# RECORDS SUPPLIED
___
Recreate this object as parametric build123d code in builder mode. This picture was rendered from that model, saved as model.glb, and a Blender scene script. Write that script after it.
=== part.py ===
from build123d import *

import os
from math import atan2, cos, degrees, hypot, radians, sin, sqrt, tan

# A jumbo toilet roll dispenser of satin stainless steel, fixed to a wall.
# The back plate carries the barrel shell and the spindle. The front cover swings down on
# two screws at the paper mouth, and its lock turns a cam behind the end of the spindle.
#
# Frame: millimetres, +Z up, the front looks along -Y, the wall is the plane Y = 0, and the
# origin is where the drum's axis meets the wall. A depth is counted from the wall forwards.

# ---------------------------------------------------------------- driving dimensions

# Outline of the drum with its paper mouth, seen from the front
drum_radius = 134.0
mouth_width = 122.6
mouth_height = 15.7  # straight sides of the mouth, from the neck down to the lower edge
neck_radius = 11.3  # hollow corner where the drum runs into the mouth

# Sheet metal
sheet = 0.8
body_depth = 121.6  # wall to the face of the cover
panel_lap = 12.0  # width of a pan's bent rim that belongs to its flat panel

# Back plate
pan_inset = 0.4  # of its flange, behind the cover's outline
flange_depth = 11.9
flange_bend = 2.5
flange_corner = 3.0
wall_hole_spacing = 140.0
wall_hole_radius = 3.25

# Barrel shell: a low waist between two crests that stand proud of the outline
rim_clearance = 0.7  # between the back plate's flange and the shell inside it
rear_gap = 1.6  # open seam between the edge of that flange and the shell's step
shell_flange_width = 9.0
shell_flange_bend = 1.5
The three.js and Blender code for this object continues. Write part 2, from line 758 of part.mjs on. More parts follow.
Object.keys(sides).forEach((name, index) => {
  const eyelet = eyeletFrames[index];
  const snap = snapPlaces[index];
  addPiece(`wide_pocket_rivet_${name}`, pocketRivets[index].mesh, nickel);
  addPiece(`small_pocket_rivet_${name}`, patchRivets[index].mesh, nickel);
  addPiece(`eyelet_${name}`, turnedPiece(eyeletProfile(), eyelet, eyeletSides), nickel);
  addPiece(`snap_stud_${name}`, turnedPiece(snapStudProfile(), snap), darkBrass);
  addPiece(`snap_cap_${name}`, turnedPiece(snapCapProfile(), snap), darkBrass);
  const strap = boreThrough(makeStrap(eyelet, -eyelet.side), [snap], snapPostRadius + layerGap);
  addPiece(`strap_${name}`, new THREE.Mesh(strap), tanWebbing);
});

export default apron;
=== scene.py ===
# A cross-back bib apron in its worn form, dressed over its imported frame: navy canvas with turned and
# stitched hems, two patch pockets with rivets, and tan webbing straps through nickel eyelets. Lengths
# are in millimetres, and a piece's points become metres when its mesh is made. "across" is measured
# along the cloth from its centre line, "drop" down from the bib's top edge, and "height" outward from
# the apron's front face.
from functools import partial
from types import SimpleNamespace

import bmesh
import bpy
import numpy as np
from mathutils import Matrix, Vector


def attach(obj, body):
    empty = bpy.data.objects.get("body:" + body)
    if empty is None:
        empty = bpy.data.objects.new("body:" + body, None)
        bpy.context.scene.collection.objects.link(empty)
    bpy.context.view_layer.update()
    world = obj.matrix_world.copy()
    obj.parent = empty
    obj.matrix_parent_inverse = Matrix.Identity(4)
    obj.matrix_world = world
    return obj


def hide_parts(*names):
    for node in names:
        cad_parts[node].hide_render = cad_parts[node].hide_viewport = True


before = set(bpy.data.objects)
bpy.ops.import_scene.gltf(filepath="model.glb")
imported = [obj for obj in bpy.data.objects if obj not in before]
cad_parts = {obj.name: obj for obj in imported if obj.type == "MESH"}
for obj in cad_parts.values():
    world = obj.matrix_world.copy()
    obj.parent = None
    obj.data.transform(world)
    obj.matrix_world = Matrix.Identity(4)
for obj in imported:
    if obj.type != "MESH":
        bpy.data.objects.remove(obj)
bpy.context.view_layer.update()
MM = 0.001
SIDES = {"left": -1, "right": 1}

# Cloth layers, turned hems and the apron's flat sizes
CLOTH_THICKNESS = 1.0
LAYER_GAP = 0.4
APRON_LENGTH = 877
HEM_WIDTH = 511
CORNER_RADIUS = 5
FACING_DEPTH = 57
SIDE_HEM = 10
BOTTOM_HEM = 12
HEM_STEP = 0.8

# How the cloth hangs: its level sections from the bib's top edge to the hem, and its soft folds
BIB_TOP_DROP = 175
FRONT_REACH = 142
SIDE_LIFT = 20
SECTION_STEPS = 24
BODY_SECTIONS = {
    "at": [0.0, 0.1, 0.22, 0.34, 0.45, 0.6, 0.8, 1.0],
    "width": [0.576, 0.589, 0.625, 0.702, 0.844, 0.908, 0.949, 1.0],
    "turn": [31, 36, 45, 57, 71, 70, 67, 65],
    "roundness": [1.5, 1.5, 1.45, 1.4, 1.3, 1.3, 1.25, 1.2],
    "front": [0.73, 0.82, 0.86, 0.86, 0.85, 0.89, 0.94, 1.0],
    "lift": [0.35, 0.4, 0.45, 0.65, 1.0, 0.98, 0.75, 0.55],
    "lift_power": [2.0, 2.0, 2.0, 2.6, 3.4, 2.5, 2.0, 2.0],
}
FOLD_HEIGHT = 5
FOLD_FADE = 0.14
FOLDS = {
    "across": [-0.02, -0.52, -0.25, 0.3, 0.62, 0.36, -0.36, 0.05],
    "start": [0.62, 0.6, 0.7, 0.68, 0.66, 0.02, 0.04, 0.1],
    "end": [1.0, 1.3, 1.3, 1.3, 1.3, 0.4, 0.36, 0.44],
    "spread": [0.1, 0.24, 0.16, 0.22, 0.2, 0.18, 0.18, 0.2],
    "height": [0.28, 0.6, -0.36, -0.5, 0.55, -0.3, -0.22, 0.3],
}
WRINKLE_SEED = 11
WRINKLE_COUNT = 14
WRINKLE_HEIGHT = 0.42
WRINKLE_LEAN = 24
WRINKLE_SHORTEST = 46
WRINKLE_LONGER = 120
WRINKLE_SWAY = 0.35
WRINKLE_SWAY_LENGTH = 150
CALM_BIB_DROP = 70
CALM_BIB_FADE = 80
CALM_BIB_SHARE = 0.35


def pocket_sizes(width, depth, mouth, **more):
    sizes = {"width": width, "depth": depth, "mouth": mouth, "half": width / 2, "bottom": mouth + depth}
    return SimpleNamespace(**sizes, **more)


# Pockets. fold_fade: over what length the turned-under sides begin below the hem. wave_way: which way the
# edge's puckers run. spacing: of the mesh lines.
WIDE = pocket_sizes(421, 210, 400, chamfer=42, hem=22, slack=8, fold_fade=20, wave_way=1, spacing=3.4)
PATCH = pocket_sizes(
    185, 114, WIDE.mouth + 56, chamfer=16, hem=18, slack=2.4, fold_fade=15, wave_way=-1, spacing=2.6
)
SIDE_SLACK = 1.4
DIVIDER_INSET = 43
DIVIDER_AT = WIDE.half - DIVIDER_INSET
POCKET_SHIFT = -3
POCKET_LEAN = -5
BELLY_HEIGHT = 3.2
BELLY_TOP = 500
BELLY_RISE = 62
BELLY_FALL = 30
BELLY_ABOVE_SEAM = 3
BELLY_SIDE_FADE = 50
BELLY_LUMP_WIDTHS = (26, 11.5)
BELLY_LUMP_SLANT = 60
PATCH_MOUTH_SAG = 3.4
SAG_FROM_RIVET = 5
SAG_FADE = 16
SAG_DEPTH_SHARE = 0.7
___
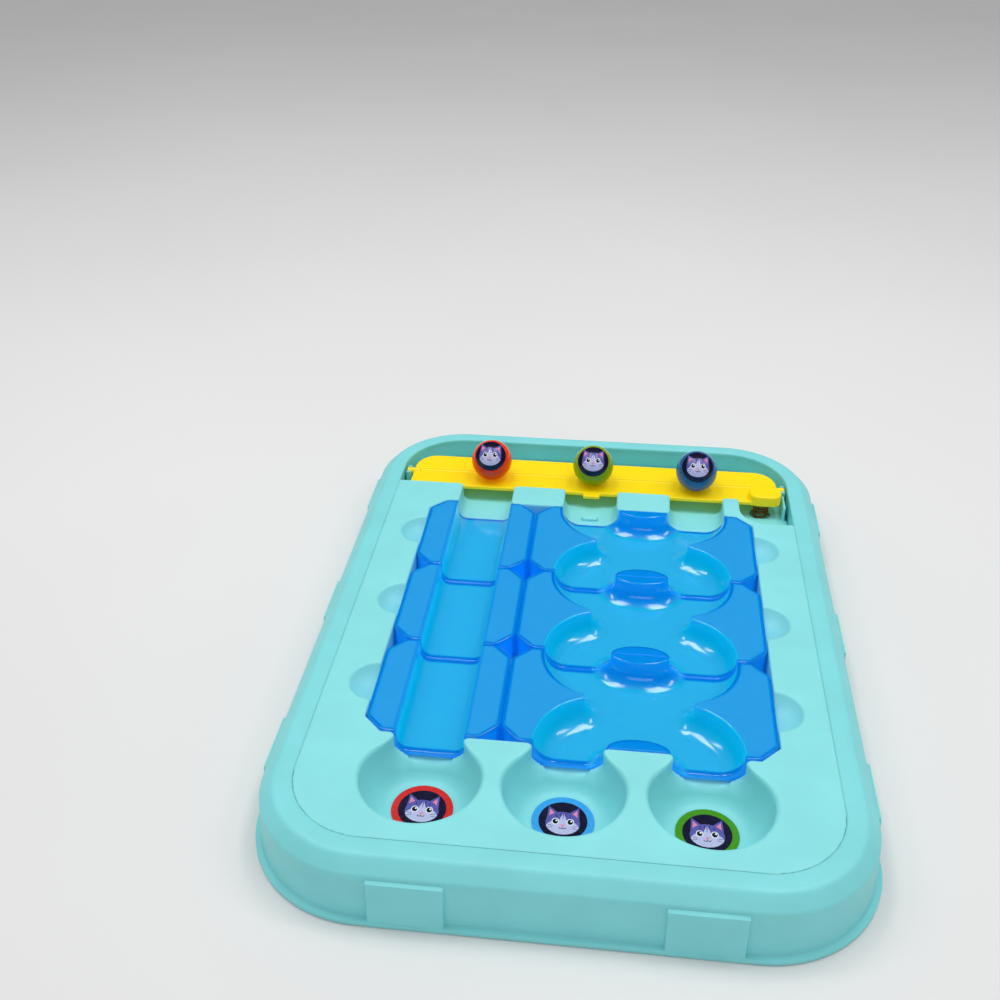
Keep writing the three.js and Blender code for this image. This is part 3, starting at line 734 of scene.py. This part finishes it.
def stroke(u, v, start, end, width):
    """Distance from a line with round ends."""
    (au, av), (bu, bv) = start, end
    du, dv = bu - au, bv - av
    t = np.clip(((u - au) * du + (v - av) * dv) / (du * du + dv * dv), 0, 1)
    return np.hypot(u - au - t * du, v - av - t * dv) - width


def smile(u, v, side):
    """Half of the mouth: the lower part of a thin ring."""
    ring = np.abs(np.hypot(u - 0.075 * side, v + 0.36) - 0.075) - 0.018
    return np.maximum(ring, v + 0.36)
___
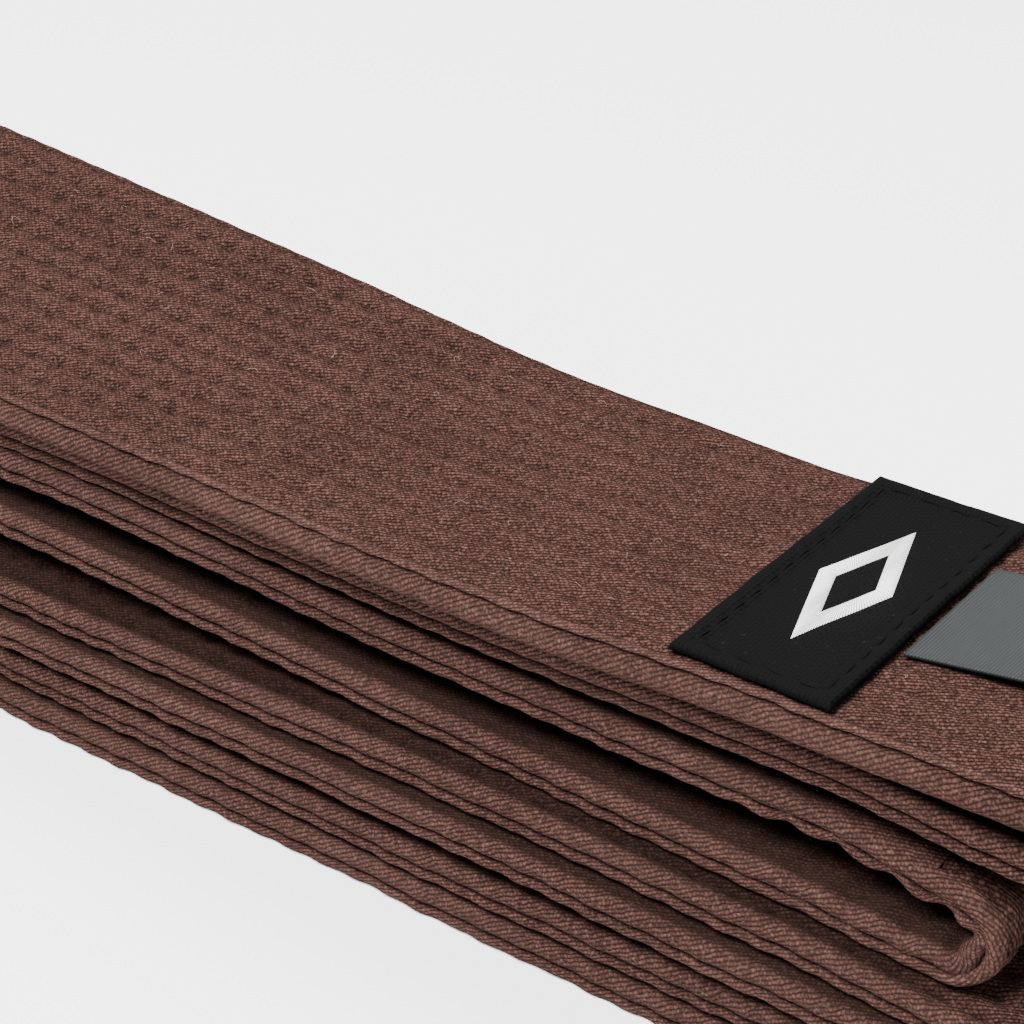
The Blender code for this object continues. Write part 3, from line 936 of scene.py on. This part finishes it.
___
# TASK TO CARRY OUT
Retype the entries above exactly, but only from the line containing "# Barrel shell: a" through the line containing "if empty is", both included.

# ANSWER TO THIS TASK
# Barrel shell: a low waist between two crests that stand proud of the outline
rim_clearance = 0.7  # between the back plate's flange and the shell inside it
rear_gap = 1.6  # open seam between the edge of that flange and the shell's step
shell_flange_width = 9.0
shell_flange_bend = 1.5
The three.js and Blender code for this object continues. Write part 2, from line 758 of part.mjs on. More parts follow.
Object.keys(sides).forEach((name, index) => {
  const eyelet = eyeletFrames[index];
  const snap = snapPlaces[index];
  addPiece(`wide_pocket_rivet_${name}`, pocketRivets[index].mesh, nickel);
  addPiece(`small_pocket_rivet_${name}`, patchRivets[index].mesh, nickel);
  addPiece(`eyelet_${name}`, turnedPiece(eyeletProfile(), eyelet, eyeletSides), nickel);
  addPiece(`snap_stud_${name}`, turnedPiece(snapStudProfile(), snap), darkBrass);
  addPiece(`snap_cap_${name}`, turnedPiece(snapCapProfile(), snap), darkBrass);
  const strap = boreThrough(makeStrap(eyelet, -eyelet.side), [snap], snapPostRadius + layerGap);
  addPiece(`strap_${name}`, new THREE.Mesh(strap), tanWebbing);
});

export default apron;
=== scene.py ===
# A cross-back bib apron in its worn form, dressed over its imported frame: navy canvas with turned and
# stitched hems, two patch pockets with rivets, and tan webbing straps through nickel eyelets. Lengths
# are in millimetres, and a piece's points become metres when its mesh is made. "across" is measured
# along the cloth from its centre line, "drop" down from the bib's top edge, and "height" outward from
# the apron's front face.
from functools import partial
from types import SimpleNamespace

import bmesh
import bpy
import numpy as np
from mathutils import Matrix, Vector


def attach(obj, body):
    empty = bpy.data.objects.get("body:" + body)
    if empty is None:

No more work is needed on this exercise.